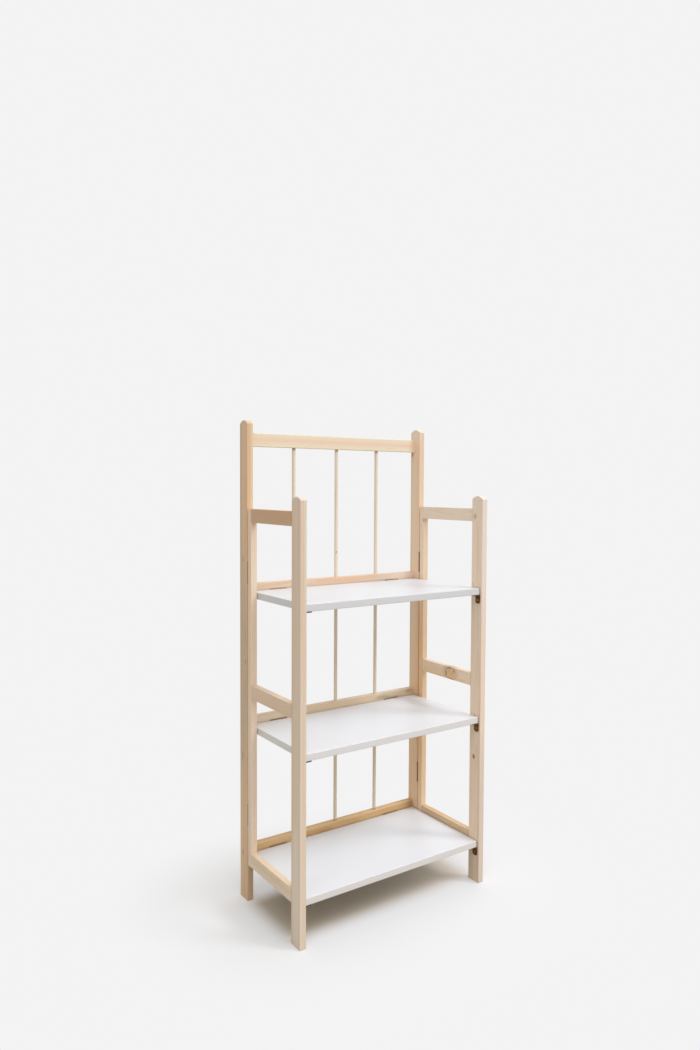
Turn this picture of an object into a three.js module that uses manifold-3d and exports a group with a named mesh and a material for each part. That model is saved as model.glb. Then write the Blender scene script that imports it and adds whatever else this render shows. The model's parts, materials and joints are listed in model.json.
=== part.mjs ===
// A folding bookcase: a tall back frame, two side frames hinged to its posts, and three shelves hinged to
// its rails. The shelves swing up into the depth of the back frame, and the side frames then close in front.
// Millimetres. X runs from left to right, Y from front to back and Z up.
// The origin lies on the floor, under the middle of the bookcase.
import * as THREE from "three";
import { mergeVertices } from "three/addons/utils/BufferGeometryUtils.js";
import Module from "manifold-3d";

const wasm = await Module();
wasm.setup();

// The whole bookcase, standing open
const overallWidth = 600;
const overallDepth = 318;
const backPostHeight = 1288;
const frontPostHeight = 1090;

// Timber
const postThickness = 18;
const postDepth = 42;
const postCrownRise = 9.4;
const railThickness = 18;
const railHeight = 36;
const stileThickness = 18;
const stileDepth = 18;
const timberEasing = 1.5;

// Back frame
const topRailDrop = 32;
const backRailInset = 2;
const railRiseOverShelf = 20;
const dowelDiameter = 10;
const dowelSocketDepth = 14;
const dowelCount = 3;

// Side frames, from the floor up
const lowSideRailTop = 137;
const midSideRailTop = 590;
const sideTopDrop = 35;

// Shelves
const shelfTops = { lower: 120, middle: 473, upper: 834 };
const shelfThickness = 18;
const shelfFrontSetback = 6;
const shelfEasing = 1.5;

// Glued pegs that join the timbers: each rail carries two at either end
const pegDiameter = 8;
const pegReach = 11;
const pegSpacing = 18;

// Butt hinges
const leafThickness = 0.8;
const sideLeafWidth = 18;
const shelfLeafWidth = 15;
const barrelRadius = 1.6;
const barrelProud = 0.6;
const pinRadius = 0.75;
const pinHeadRadius = 1.35;
const pinHeadThickness = 0.9;
const pinPlay = 0.25;
const knucklePlay = 0.3;
const hingeScrewShank = 3.2;
const hingeScrewHead = 5.6;
const hingeScrewInset = 8;
const sideHinge = { length: 60, leafWidth: sideLeafWidth, knuckles: 5, screws: 3 };
const shelfHinge = { length: 50, leafWidth: shelfLeafWidth, knuckles: 3, screws: 2 };
const upperSideHingeDrop = 139;
const lowerSideHingeRise = 105;
const shelfHingeFromEnd = 60;

// Angle brackets under the shelves' front corners
const bracketThickness = 2;
const bracketWidth = 17;
const bracketLegHeight = 25;
const bracketReach = 20;
const bracketBendRadius = 2.6;
const bracketCornerRadius = 6;
const bracketFrontSetback = 5.5;
const bracketScrewDrop = 15;
const bracketScrewShank = 4;
const bracketScrewHead = 7;

// Gaps, and how far a cutting shape runs past what it cuts
const fitGap = 0.3;
const shelfEndPlay = 0.5;
const overrun = 5;

// Sides of the round and arched shapes
const easingSteps = 2;
const crownSteps = 8;
const bendSteps = 3;
const pegSides = 8;
const dowelSides = 14;
const knuckleSides = 8;
const holeSides = 8;

const quarterTurn = Math.PI / 2;
const halfTurn = Math.PI;

// Places worked out from the sizes above
const innerFace = overallWidth / 2 - postThickness;
const rearFace = overallDepth / 2;
const frontFace = -overallDepth / 2;
const backPostFront = rearFace - postDepth;
const frontPostRear = frontFace + postDepth;
const backRailFront = rearFace - backRailInset - railThickness;
const backRailMiddle = backRailFront + railThickness / 2;
const hingeSeam = 2 * (barrelRadius + fitGap);
const sideAxisX = innerFace - barrelProud;
const sideAxisY = backPostFront - hingeSeam / 2;
const stileRear = backPostFront - hingeSeam;
const stileFront = stileRear - stileDepth;
const stileBottom = lowSideRailTop - railHeight;
const stileTop = frontPostHeight - sideTopDrop;
const shelfAxisY = backRailFront - hingeSeam / 2;
const shelfHalfLength = sideAxisX - barrelRadius - shelfEndPlay;
const shelfRear = backRailFront - hingeSeam;
const shelfFront = frontFace + shelfFrontSetback;
const sideRailTops = { low: lowSideRailTop, mid: midSideRailTop, top: stileTop };
const backRailTops = {
  lower: shelfTops.lower + railRiseOverShelf,
  middle: shelfTops.middle + railRiseOverShelf,
  upper: shelfTops.upper + railRiseOverShelf,
  top: backPostHeight - topRailDrop,
};
const sides = { left: -1, right: 1 };

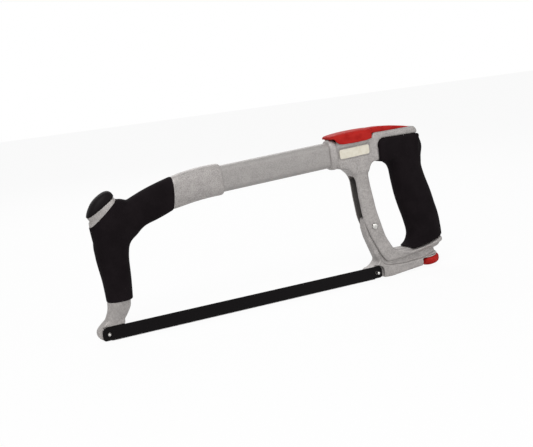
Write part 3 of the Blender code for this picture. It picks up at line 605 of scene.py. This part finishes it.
def knobPad(bm):
    turn = math.radians(sleeve["knobLean"])
    x, z = sleeve["knobTop"]
    loops = []
    for height, front, back, wide in smoothRows(pad["rows"], 3):
        middle = (front - back) / 2
        ringX = x + height * math.cos(turn) - middle * math.sin(turn)
        ringZ = z + height * math.sin(turn) + middle * math.cos(turn)
        loops.append(ring(bm, ringX, ringZ, sleeve["knobLean"], (front + back) / 2, wide, pad["power"]))
    skin(bm, loops)


show(solid(knobPad), "knobPad", "frame", "padRubber", "knob_cap", sharp=50)

# the tube between the castings

tube = {
    "middle": (194.0, 131.0), "tilt": math.radians(2.6), "high": 26.2, "wide": 14.0, "corner": 5.5,
    "from": 101.0, "to": 284.0,
}
tubeLean = Matrix.Rotation(-tube["tilt"], 4, "Y")


def frameTube(bm):
    half = (tube["to"] - tube["from"]) / 2 / math.cos(tube["tilt"])
    addPlate(bm, rounded(tube["wide"] / 2, tube["high"] / 2, tube["corner"]), half)
    lie = Matrix(((0, 1, 0), (1, 0, 0), (0, 0, 1))).to_4x4()
    x = (tube["from"] + tube["to"]) / 2
    z = tube["middle"][1] + (x - tube["middle"][0]) * math.tan(tube["tilt"])
    bmesh.ops.transform(bm, matrix=Matrix.Translation((x, 0, z)) @ tubeLean @ lie, verts=bm.verts)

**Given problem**
Recite the full listing above exactly.

**Exercise output**
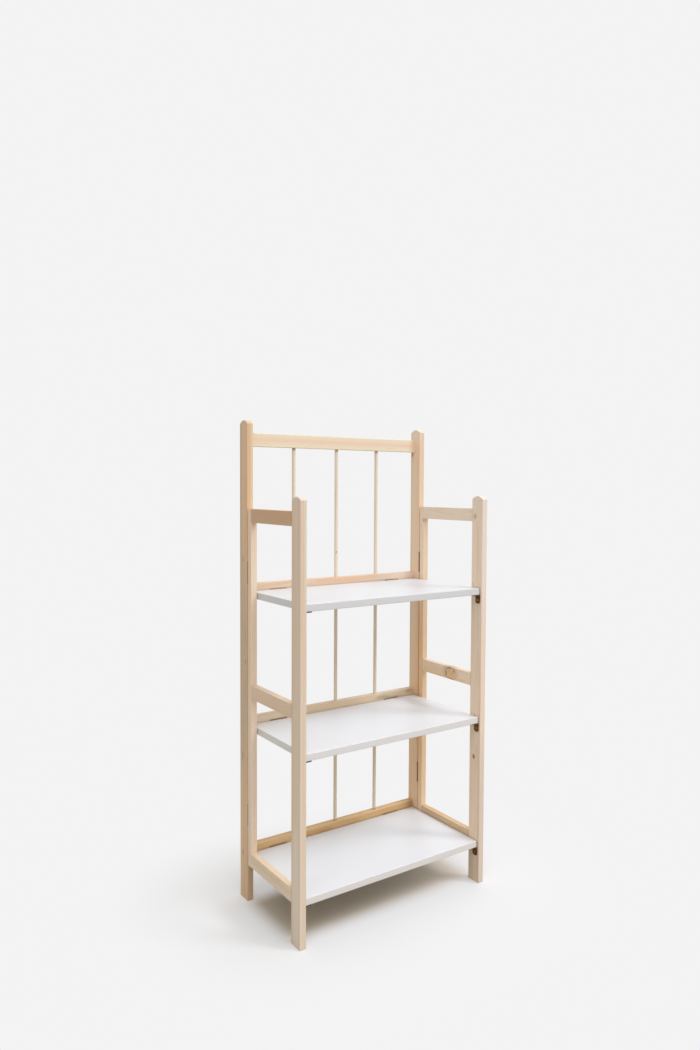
Turn this picture of an object into a three.js module that uses manifold-3d and exports a group with a named mesh and a material for each part. That model is saved as model.glb. Then write the Blender scene script that imports it and adds whatever else this render shows. The model's parts, materials and joints are listed in model.json.
=== part.mjs ===
// A folding bookcase: a tall back frame, two side frames hinged to its posts, and three shelves hinged to
// its rails. The shelves swing up into the depth of the back frame, and the side frames then close in front.
// Millimetres. X runs from left to right, Y from front to back and Z up.
// The origin lies on the floor, under the middle of the bookcase.
import * as THREE from "three";
import { mergeVertices } from "three/addons/utils/BufferGeometryUtils.js";
import Module from "manifold-3d";

const wasm = await Module();
wasm.setup();

// The whole bookcase, standing open
const overallWidth = 600;
const overallDepth = 318;
const backPostHeight = 1288;
const frontPostHeight = 1090;

// Timber
const postThickness = 18;
const postDepth = 42;
const postCrownRise = 9.4;
const railThickness = 18;
const railHeight = 36;
const stileThickness = 18;
const stileDepth = 18;
const timberEasing = 1.5;

// Back frame
const topRailDrop = 32;
const backRailInset = 2;
const railRiseOverShelf = 20;
const dowelDiameter = 10;
const dowelSocketDepth = 14;
const dowelCount = 3;

// Side frames, from the floor up
const lowSideRailTop = 137;
const midSideRailTop = 590;
const sideTopDrop = 35;

// Shelves
const shelfTops = { lower: 120, middle: 473, upper: 834 };
const shelfThickness = 18;
const shelfFrontSetback = 6;
const shelfEasing = 1.5;

// Glued pegs that join the timbers: each rail carries two at either end
const pegDiameter = 8;
const pegReach = 11;
const pegSpacing = 18;

// Butt hinges
const leafThickness = 0.8;
const sideLeafWidth = 18;
const shelfLeafWidth = 15;
const barrelRadius = 1.6;
const barrelProud = 0.6;
const pinRadius = 0.75;
const pinHeadRadius = 1.35;
const pinHeadThickness = 0.9;
const pinPlay = 0.25;
const knucklePlay = 0.3;
const hingeScrewShank = 3.2;
const hingeScrewHead = 5.6;
const hingeScrewInset = 8;
const sideHinge = { length: 60, leafWidth: sideLeafWidth, knuckles: 5, screws: 3 };
const shelfHinge = { length: 50, leafWidth: shelfLeafWidth, knuckles: 3, screws: 2 };
const upperSideHingeDrop = 139;
const lowerSideHingeRise = 105;
const shelfHingeFromEnd = 60;

// Angle brackets under the shelves' front corners
const bracketThickness = 2;
const bracketWidth = 17;
const bracketLegHeight = 25;
const bracketReach = 20;
const bracketBendRadius = 2.6;
const bracketCornerRadius = 6;
const bracketFrontSetback = 5.5;
const bracketScrewDrop = 15;
const bracketScrewShank = 4;
const bracketScrewHead = 7;

// Gaps, and how far a cutting shape runs past what it cuts
const fitGap = 0.3;
const shelfEndPlay = 0.5;
const overrun = 5;

// Sides of the round and arched shapes
const easingSteps = 2;
const crownSteps = 8;
const bendSteps = 3;
const pegSides = 8;
const dowelSides = 14;
const knuckleSides = 8;
const holeSides = 8;

const quarterTurn = Math.PI / 2;
const halfTurn = Math.PI;

// Places worked out from the sizes above
const innerFace = overallWidth / 2 - postThickness;
const rearFace = overallDepth / 2;
const frontFace = -overallDepth / 2;
const backPostFront = rearFace - postDepth;
const frontPostRear = frontFace + postDepth;
const backRailFront = rearFace - backRailInset - railThickness;
const backRailMiddle = backRailFront + railThickness / 2;
const hingeSeam = 2 * (barrelRadius + fitGap);
const sideAxisX = innerFace - barrelProud;
const sideAxisY = backPostFront - hingeSeam / 2;
const stileRear = backPostFront - hingeSeam;
const stileFront = stileRear - stileDepth;
const stileBottom = lowSideRailTop - railHeight;
const stileTop = frontPostHeight - sideTopDrop;
const shelfAxisY = backRailFront - hingeSeam / 2;
const shelfHalfLength = sideAxisX - barrelRadius - shelfEndPlay;
const shelfRear = backRailFront - hingeSeam;
const shelfFront = frontFace + shelfFrontSetback;
const sideRailTops = { low: lowSideRailTop, mid: midSideRailTop, top: stileTop };
const backRailTops = {
  lower: shelfTops.lower + railRiseOverShelf,
  middle: shelfTops.middle + railRiseOverShelf,
  upper: shelfTops.upper + railRiseOverShelf,
  top: backPostHeight - topRailDrop,
};
const sides = { left: -1, right: 1 };

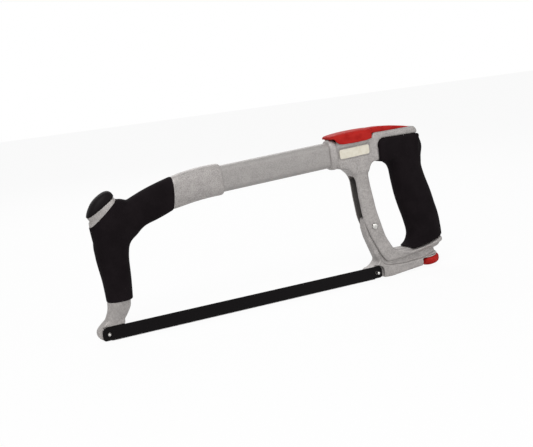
Write part 3 of the Blender code for this picture. It picks up at line 605 of scene.py. This part finishes it.
def knobPad(bm):
    turn = math.radians(sleeve["knobLean"])
    x, z = sleeve["knobTop"]
    loops = []
    for height, front, back, wide in smoothRows(pad["rows"], 3):
        middle = (front - back) / 2
        ringX = x + height * math.cos(turn) - middle * math.sin(turn)
        ringZ = z + height * math.sin(turn) + middle * math.cos(turn)
        loops.append(ring(bm, ringX, ringZ, sleeve["knobLean"], (front + back) / 2, wide, pad["power"]))
    skin(bm, loops)


show(solid(knobPad), "knobPad", "frame", "padRubber", "knob_cap", sharp=50)

# the tube between the castings

tube = {
    "middle": (194.0, 131.0), "tilt": math.radians(2.6), "high": 26.2, "wide": 14.0, "corner": 5.5,
    "from": 101.0, "to": 284.0,
}
tubeLean = Matrix.Rotation(-tube["tilt"], 4, "Y")


def frameTube(bm):
    half = (tube["to"] - tube["from"]) / 2 / math.cos(tube["tilt"])
    addPlate(bm, rounded(tube["wide"] / 2, tube["high"] / 2, tube["corner"]), half)
    lie = Matrix(((0, 1, 0), (1, 0, 0), (0, 0, 1))).to_4x4()
    x = (tube["from"] + tube["to"]) / 2
    z = tube["middle"][1] + (x - tube["middle"][0]) * math.tan(tube["tilt"])
    bmesh.ops.transform(bm, matrix=Matrix.Translation((x, 0, z)) @ tubeLean @ lie, verts=bm.verts)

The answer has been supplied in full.